A minimum of 50-100 trades provides a more reliable estimate. For high-frequency strategies, thousands of trades are preferable. The Law of Large Numbers applies here. As the number of trades increases, the observed expectancy converges towards the true expectancy of the system.
Traders should periodically recalculate their expectancy. This accounts for market changes and strategy evolution.

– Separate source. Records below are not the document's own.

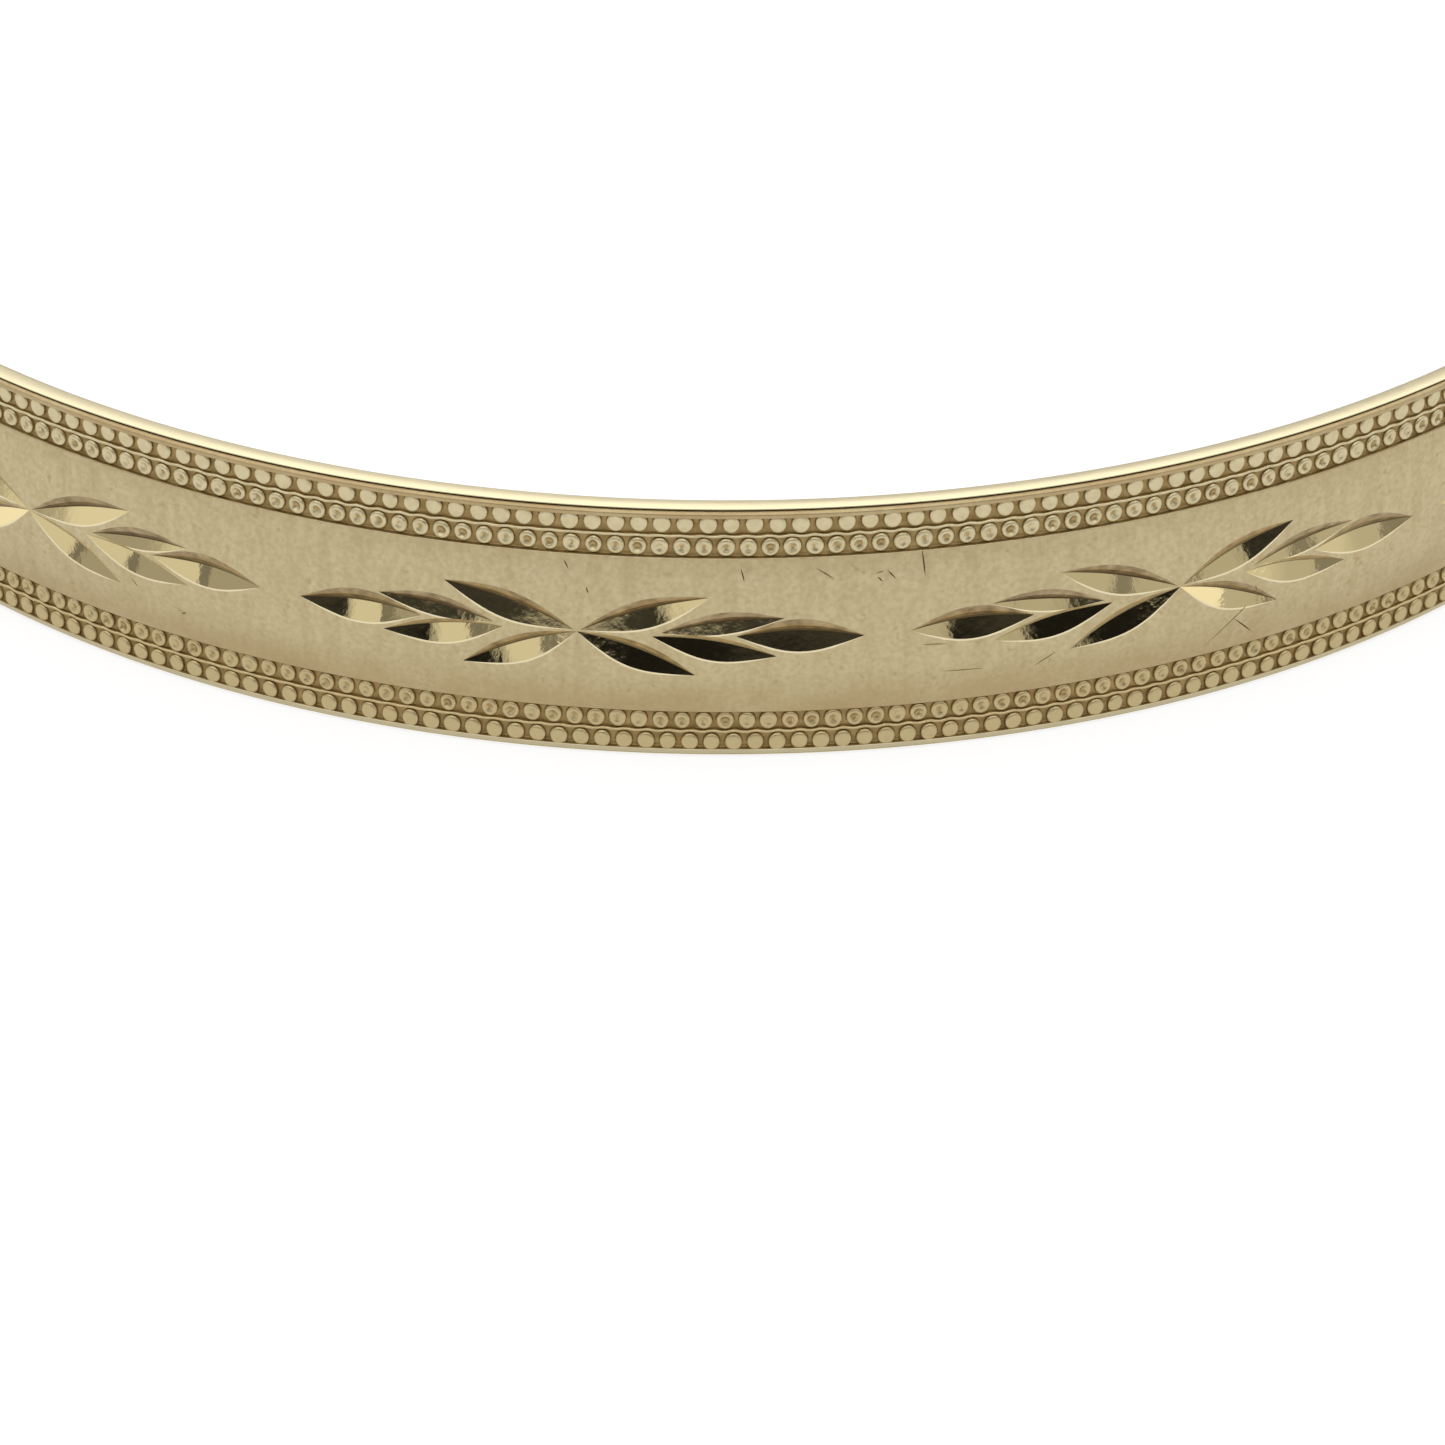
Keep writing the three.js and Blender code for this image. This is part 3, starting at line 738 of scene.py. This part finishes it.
def hinge_seat():
    """What clears both halves round the knuckles."""
    reach = HALF_WIDTH + 1
    outline = [(0, -reach), (SEAT_RADIUS, -reach), (SEAT_RADIUS, reach), (0, reach)]
    return turned("seat", outline, (HINGE_X, 0))


def clasp_notch():
    """What opens the front half for the thumb button, from the spring leaf outwards."""
    foot = LEAF["free_inner"] + LEAF["thickness"]
    clear = TAB["top"] + 1.5
    outline = arc_band(-1, NOTCH["end"], (foot, foot), (clear, clear), 2)
    return hinge_plate("notch", outline, NOTCH["half_height"], [])


HINGE_END = -90 + SEAM_ANGLE
CLASP_END = 90 - SEAM_ANGLE


def mark_channels(obj):
    """Gives the sunk floor and walls of the borders, and the lower lip, their own finish."""
    for polygon in obj.data.polygons:
        radius, z = middle_of(polygon)
        height = abs(z)
        sunk = float(face_radius(height)) - radius
        if FIELD_EDGE - 0.001 < height < CHANNEL_TOP + 0.001 and 0.028 < sunk < 0.3:
            polygon.material_index = CHANNEL_SLOT
        elif z < -CHANNEL_TOP:
            polygon.material_index = LIP_SLOT


def outer_strip(half, side):
    """One half's strip with its channels, sprays and scratches, open at the hinge and clasp."""
    points, faces = ring_sweep(strip_section(), side, HINGE_END, CLASP_END, RING_STEPS)
    strip = make_object(half + "_strip_engraved", points, faces, STRIP_MATERIALS)
    mark_channels(strip)
    cut_sprays(strip, side)
    if half == "front":
        scratch(strip)
    boolean(strip, hinge_seat())
    if half == "front":
        boolean(strip, clasp_notch())
    finish_mesh(strip, 14.0)
    return strip


# ---- Milgrain ----


def bead_template():
    """A flat-topped bead: points (across, along, out), each one's share of a dimple, and faces."""
    points = [(0.0, 0.0, 0.0)]
    dimples = [1.0]
    for r, out, dimple in BEAD_PROFILE:
        for k in range(BEAD_SIDES):
            a = 2 * math.pi * k / BEAD_SIDES
            points.append((r * math.cos(a), r * math.sin(a), out))
            dimples.append(dimple)
    faces = [(0, 1 + k, 1 + (k + 1) % BEAD_SIDES) for k in range(BEAD_SIDES)]
    for i in range(len(BEAD_PROFILE) - 1):
        a = 1 + i * BEAD_SIDES
        for k in range(BEAD_SIDES):
            m = (k + 1) % BEAD_SIDES
            faces.append((a + k, a + BEAD_SIDES + k, a + BEAD_SIDES + m, a + m))
    floor = 1 + (len(BEAD_PROFILE) - 1) * BEAD_SIDES
    faces.append(tuple(range(floor, floor + BEAD_SIDES)))
    return np.array(points), np.array(dimples), faces


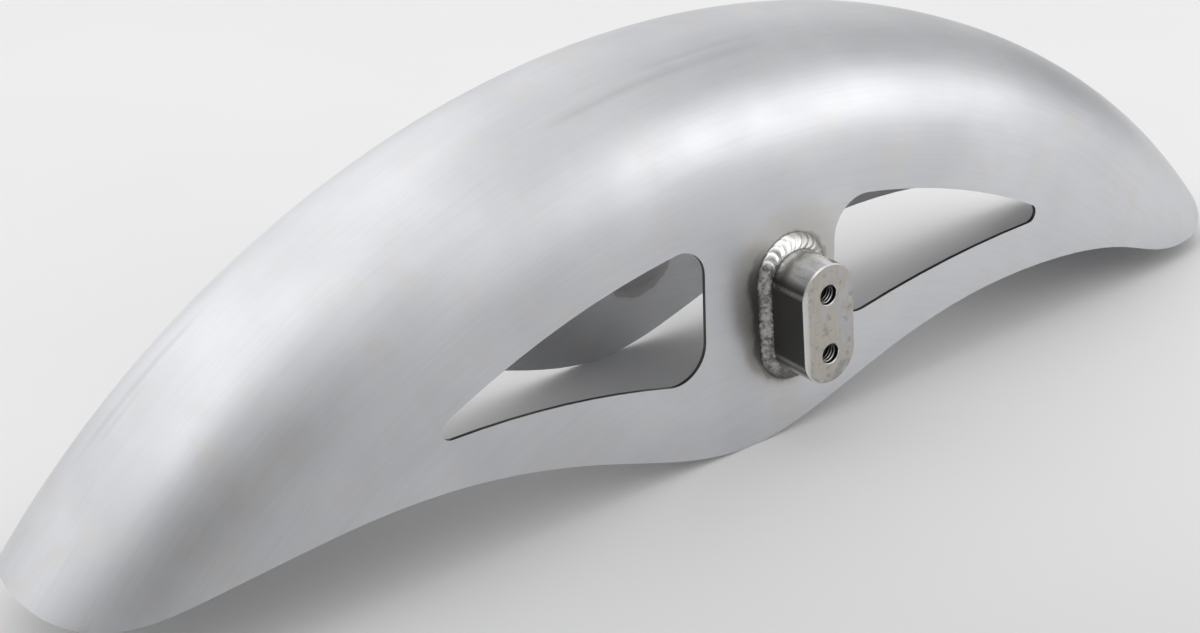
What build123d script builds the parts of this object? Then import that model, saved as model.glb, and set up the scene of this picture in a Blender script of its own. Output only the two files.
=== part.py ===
"""Front fender of a motorcycle: a rolled sheet steel shell with two welded, tapped mounting blocks.

The length runs along X with the front towards -X, Z is up, and the left side of the bike is at -Y.
The origin is under the axle, at the middle of the width, level with the lowest point of the sides.
"""
import os
from math import asin, cos, degrees, radians, sin, tan

from build123d import *

os.makedirs("parts", exist_ok=True)

# Shell, rolled round the wheel: a crown fullness of 0.55 is an ellipse, and more fills its shoulders
crown_radius = 381.0
crown_rise = 65.0
crown_fullness = 0.71
fender_width = 101.6
fender_depth = 159.2
sheet = 1.6
front_angle = 49.2
rear_angle = 50.2

# Lower edge of the sides: places along the length, and heights above its lowest point
lobe_x = -5.0
front_flank_x = -78.0
front_flank_height = 18.9
front_crest_x = -155.0
front_crest_height = 34.4
rear_flank_x = 55.0
rear_flank_height = 14.6
rear_rise_x = 104.0
rear_rise_height = 26.6
rear_crest_x = 155.0
rear_crest_height = 29.3

# Lower corners, set in from the ends of the crown
front_end_inset = 19.0
front_end_dip = 3.0
front_shoulder_inset = 48.4
front_shoulder_rise = 0.5
rear_end_inset = 30.7
rear_end_dip = 14.5
rear_shoulder_inset = 78.7
rear_shoulder_dip = 2.3
rear_corner_radius = 22.0

# Windows in the sides: ends as distances from under the axle, and height of the tip
window_drop = 63.0
window_tip_radius = 4.0
window_foot_radius = 14.0
front_window_inner = 28.6
front_window_tip = 146.6
front_window_tip_height = 6.7
front_window_sill_radius = 370.0
front_window_top_radius = 12.0
rear_window_inner = 36.5
rear_window_tip = 152.3
rear_window_tip_height = 6.6
rear_window_sill_radius = 540.0
rear_window_top_radius = 15.0

# Mounting blocks, cut from round-ended bar and leaning a little to the front
block_width = 25.4
block_height = 50.8
block_standoff = 21.6
block_x = 14.4
block_centre_height = 54.8
block_lean = 3.2
block_edge = 0.6

# Tapped holes, blind, with a drilled point at the bottom
hole_spacing = 25.4
thread_diameter = 7.9
hole_depth = 16.5
hole_mouth = 0.4
drill_point_angle = 118.0

# Weld round the foot of each block, wider at the round ends than along the flats
weld_height = 3.8
weld_side_leg = 4.2
weld_end_leg = 6.0
weld_slope = 3.2

# Sheet left beyond the finished edges until the side view trims it
trim_allowance = 20.0
trim_angle = 10.0

# Derived sizes
axle_z = fender_depth - crown_radius
half_width = fender_width / 2
wall_foot_radius = crown_radius - fender_depth - trim_allowance
trim_radius = crown_radius + trim_allowance
sweep_angle = rear_angle + trim_angle
window_arc_radius = crown_radius - window_drop
point_depth = thread_diameter / 2 / tan(radians(drill_point_angle / 2))

axle = Axis((0, 0, axle_z), (0, 1, 0))
section_plane = Plane(
    origin=(0, 0, axle_z),
    x_dir=(0, 1, 0),
    z_dir=(cos(radians(sweep_angle)), 0, sin(radians(sweep_angle))),
)
rear_plane = Plane.XZ
front_plane = Plane(origin=(0, 0, 0), x_dir=(-1, 0, 0), z_dir=(0, 1, 0))


def round_axle(radius, angle):
    """Point of the side view, at a radius from the axle and an angle from straight up."""
    return (radius * sin(radians(angle)), axle_z + radius * cos(radians(angle)))


def wall_profile(inset):
    """Section across the wheel: a full, rounded crown that runs softly into two flat sides."""
    width = half_width - inset
    rise = crown_rise - inset
    spring = crown_radius - crown_rise
    with BuildLine() as profile:
        Bezier(
            (-width, spring),
            (-width, spring + crown_fullness * rise),
            (-crown_fullness * width, spring + rise),
            (0, spring + rise),
        )
        mirror(about=Plane.YZ)
        Polyline((-width, spring), (-width, wall_foot_radius), (width, wall_foot_radius), (width, spring))
    return profile.edges()


def window_outline(plane, inner, tip, tip_height, sill_radius, top_radius):
    """Window whose top edge runs parallel to the crown, and whose sill levels out at the tip."""
    inner_angle = degrees(asin(inner / window_arc_radius))
    tip_angle = degrees(asin(tip / window_arc_radius))
    sill_tip_z = round_axle(window_arc_radius, tip_angle)[1] - tip_height
    sill_inner_z = sill_tip_z - sill_radius + (sill_radius**2 - (tip - inner) ** 2) ** 0.5
    with BuildSketch(plane) as window:
        with BuildLine():
            top = CenterArc((0, axle_z), window_arc_radius, 90 - tip_angle, tip_angle - inner_angle)
            sill = TangentArc((tip, sill_tip_z), (inner, sill_inner_z), tangent=(-1, 0))
            Line(top @ 0, sill @ 0)
            Line(top @ 1, sill @ 1)
        make_face()
        fillet(window.vertices().sort_by(Axis.X)[-2:], radius=window_tip_radius)
        fillet(window.vertices().sort_by(Axis.X)[:2].sort_by(Axis.Y)[0], radius=window_foot_radius)
        fillet(window.vertices().sort_by(Axis.X)[:2].sort_by(Axis.Y)[-1], radius=top_radius)
    return window.sketch


def block_plane(side):
    """Plane on the outside of a side wall, at the middle of its block, with the block's length as Y."""
    lean = radians(block_lean)
    return Plane(
        origin=(block_x, side * half_width, block_centre_height),
        x_dir=(-side * cos(lean), 0, -side * sin(lean)),
        z_dir=(0, side, 0),
    )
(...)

A rolling expectancy calculation, using the most recent 100-200 trades, offers a dynamic view of performance.
Practical Application: Options Trading Example
An options day trader focuses on selling out-of-the-money call spreads on SPY. Over 200 trades:
- 150 winning trades
- 50 losing trades
Win Rate ($P_w$) $= \frac{150}{200} = 0.75$ (75%) Loss Rate ($P_l$) $= \frac{50}{200} = 0.25$ (25%)
Average profit per winning trade ($A_w$): Assume total net profit from 150 winning trades is $22,500. $A_w = \frac{$22,500}{150} = $150$
Average loss per losing trade ($A_l$): Assume total net loss from 50 losing trades is $10,000. $A_l = \frac{$10,000}{50} = $200$
Calculate Expectancy ($E$): $E = (0.75 \times $150) - (0.25 \times $200)$ $E = $112.50 - $50$ $E = $62.50$
This options strategy has an expectancy of $62.50 per trade.
Risk-Adjusted Expectancy $= \frac{$62.50}{$200} = 0.3125$ or 31.25%.
This means for every $1 risked, the system expects to return $0.3125.
Using Expectancy for Position Sizing
Expectancy informs position sizing models. A higher positive expectancy supports larger position sizes within risk management constraints. A lower positive expectancy dictates smaller sizes.
If a system has an expectancy of $80 per trade and a trader aims for $1,600 profit per month, the trader needs to execute $1,600 / $80 = 20 trades per month. This assumes consistent expectancy.
Limitations of Expectancy
Expectancy is an average. It does not guarantee any single trade's outcome. It does not account for sequence risk or drawdowns.